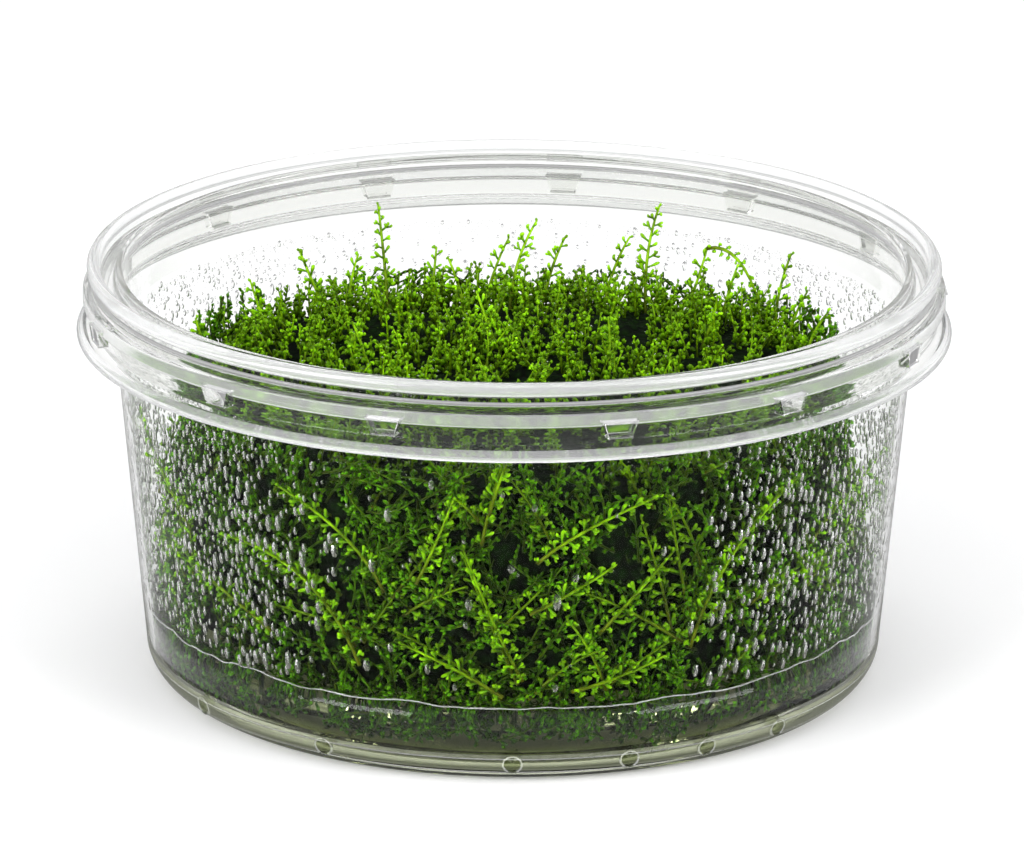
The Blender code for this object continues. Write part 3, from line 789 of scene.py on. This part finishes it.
def curve_length(points):
    place, _ = curve_places(points, np.linspace(0, 1, 17))
    return float(np.linalg.norm(np.diff(place, axis=0), axis=1).sum())


def make_standing():
    rng = np.random.default_rng(11)
    for i, (foot, tip) in enumerate(STANDING):
        root = np.array([foot[0], foot[1], float(mat_top(*foot)) - STANDING_FOOT_DEPTH])
        end = np.array(tip)
        middle = (root + end) / 2 + np.array([rng.normal(0, 0.0005), rng.normal(0, 0.0005), 0.0004])
        points = np.array([root, middle, end])
        length = curve_length(points)
        shoot = grow_shoot(length, 0.00066, fine_leaflet, 6, (0.8, -0.8), 0.0017, rng, 0.6, 0.9, 1.1)
        facing = (rng.normal(0, 0.5), -1.0, 0.15)
        bent = stand_along(shoot, length, points, facing)
        parts, lengths, tones = [(shoot, bent)], [length], [rng.uniform(0.95, 1.25)]
        if i == ARCHED:
            points = np.array(ARCH)
            length = curve_length(points)
            shoot = grow_shoot(length, 0.00064, fine_leaflet, 6, (0.8, -0.8), 0.0011, rng)
            parts.append((shoot, stand_along(shoot, length, points, (0.2, -1.0, 0.3))))
            lengths.append(length)
            tones.append(tones[0])
        name = f"leafy_standing_{i + 1:02d}"
        add_shoots(name, bright_moss, parts, lengths, tones, [f"standing_frond_{i + 1:02d}"])


make_standing()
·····
→ **Task goal**
Quote exactly the opening line of the material above and every line after it, up to and including the line that contains "float(np.linalg.norm(np.diff(place, axis=0), axis=1).sum())".

→ **Answer to this problem**
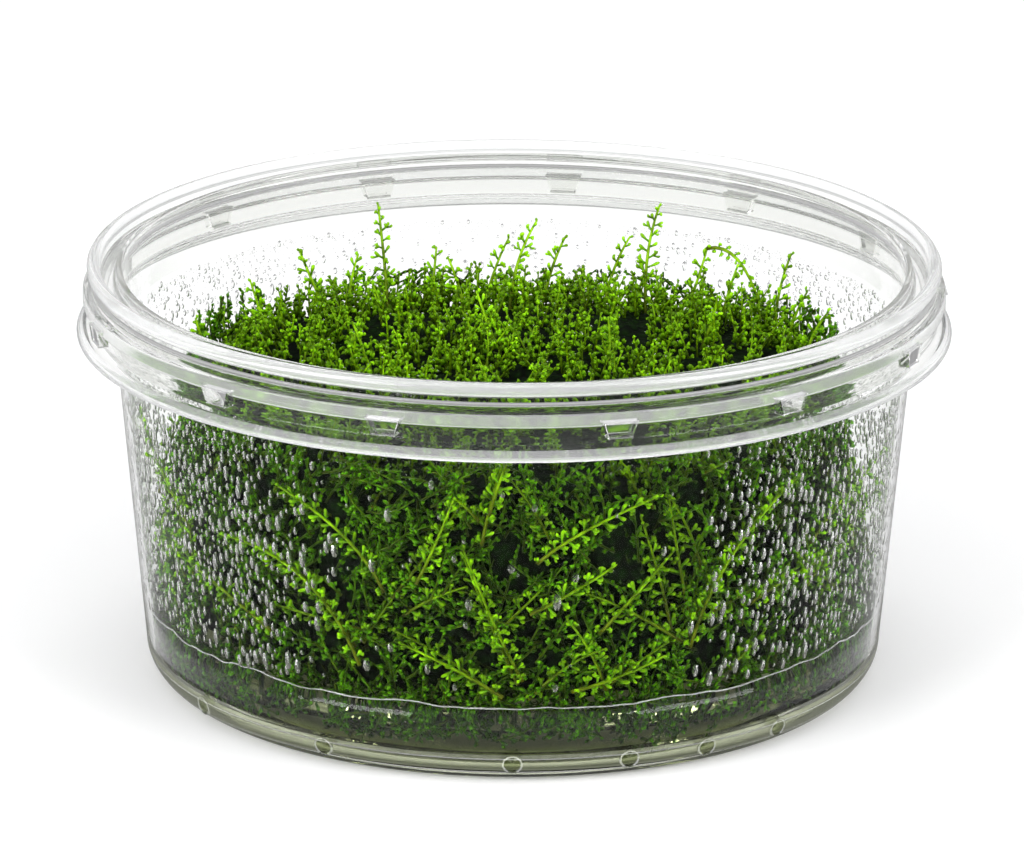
The Blender code for this object continues. Write part 3, from line 789 of scene.py on. This part finishes it.
def curve_length(points):
    place, _ = curve_places(points, np.linspace(0, 1, 17))
    return float(np.linalg.norm(np.diff(place, axis=0), axis=1).sum())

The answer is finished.